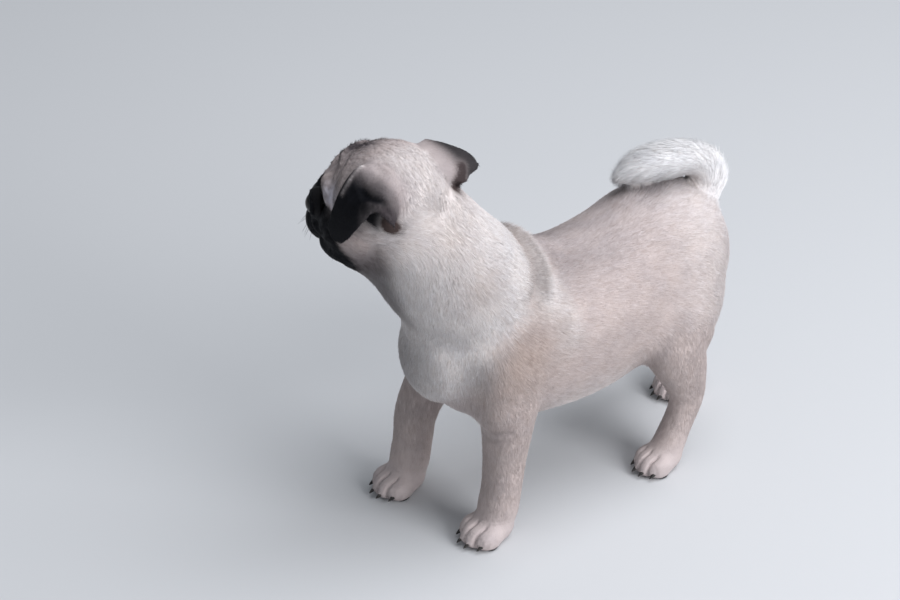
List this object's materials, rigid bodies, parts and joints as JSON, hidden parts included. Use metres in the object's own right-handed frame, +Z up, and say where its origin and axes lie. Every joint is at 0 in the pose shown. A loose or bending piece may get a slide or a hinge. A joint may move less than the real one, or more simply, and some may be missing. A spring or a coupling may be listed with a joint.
{
  "type": "pug puppy",
  "caption": "Standing short-coated fawn pug puppy with a black mask, head turned to its right, folded ears and a tail curled over the back.",
  "frame": {"origin": "the middle of the footprint of the whole puppy, on the level of its soles", "axes": "+Z up; the body faces -Y, so +Y runs back to the tail; +X is the puppy's left, and the head is turned to -X"},
  "size_m": [0.1504, 0.3468, 0.3053],
  "materials": {
    "fawn_coat": "short soft fawn coat",
    "cream_coat": "paler cream coat",
    "black_mask": "short black coat of the ears",
    "eye": "wet, very dark brown",
    "nose_leather": "black, slightly moist"
  },
  "bodies": {
    "root": {"torso": "fawn_coat", "neck": "cream_coat", "head": "fawn_coat", "ear_left": "black_mask", "ear_right": "black_mask", "eye_left": "eye", "eye_right": "eye", "nose": "nose_leather", "tail": "cream_coat", "foreleg_left": "fawn_coat", "foreleg_right": "fawn_coat", "hindleg_left": "fawn_coat", "hindleg_right": "fawn_coat"}
  },
  "joints": []
}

------

What you should do:
All of the lines above must be returned exactly.

Response to this task:
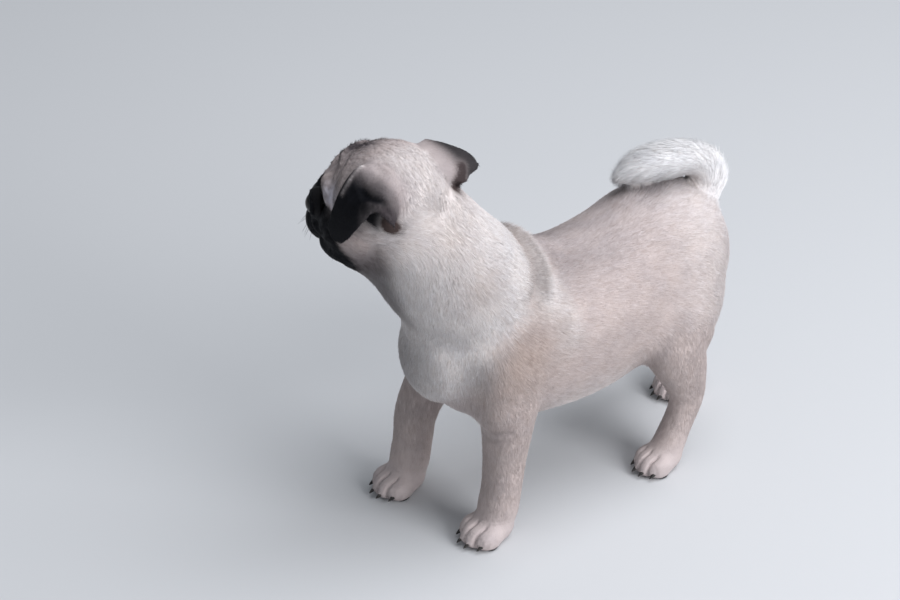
List this object's materials, rigid bodies, parts and joints as JSON, hidden parts included. Use metres in the object's own right-handed frame, +Z up, and say where its origin and axes lie. Every joint is at 0 in the pose shown. A loose or bending piece may get a slide or a hinge. A joint may move less than the real one, or more simply, and some may be missing. A spring or a coupling may be listed with a joint.
{
  "type": "pug puppy",
  "caption": "Standing short-coated fawn pug puppy with a black mask, head turned to its right, folded ears and a tail curled over the back.",
  "frame": {"origin": "the middle of the footprint of the whole puppy, on the level of its soles", "axes": "+Z up; the body faces -Y, so +Y runs back to the tail; +X is the puppy's left, and the head is turned to -X"},
  "size_m": [0.1504, 0.3468, 0.3053],
  "materials": {
    "fawn_coat": "short soft fawn coat",
    "cream_coat": "paler cream coat",
    "black_mask": "short black coat of the ears",
    "eye": "wet, very dark brown",
    "nose_leather": "black, slightly moist"
  },
  "bodies": {
    "root": {"torso": "fawn_coat", "neck": "cream_coat", "head": "fawn_coat", "ear_left": "black_mask", "ear_right": "black_mask", "eye_left": "eye", "eye_right": "eye", "nose": "nose_leather", "tail": "cream_coat", "foreleg_left": "fawn_coat", "foreleg_right": "fawn_coat", "hindleg_left": "fawn_coat", "hindleg_right": "fawn_coat"}
  },
  "joints": []
}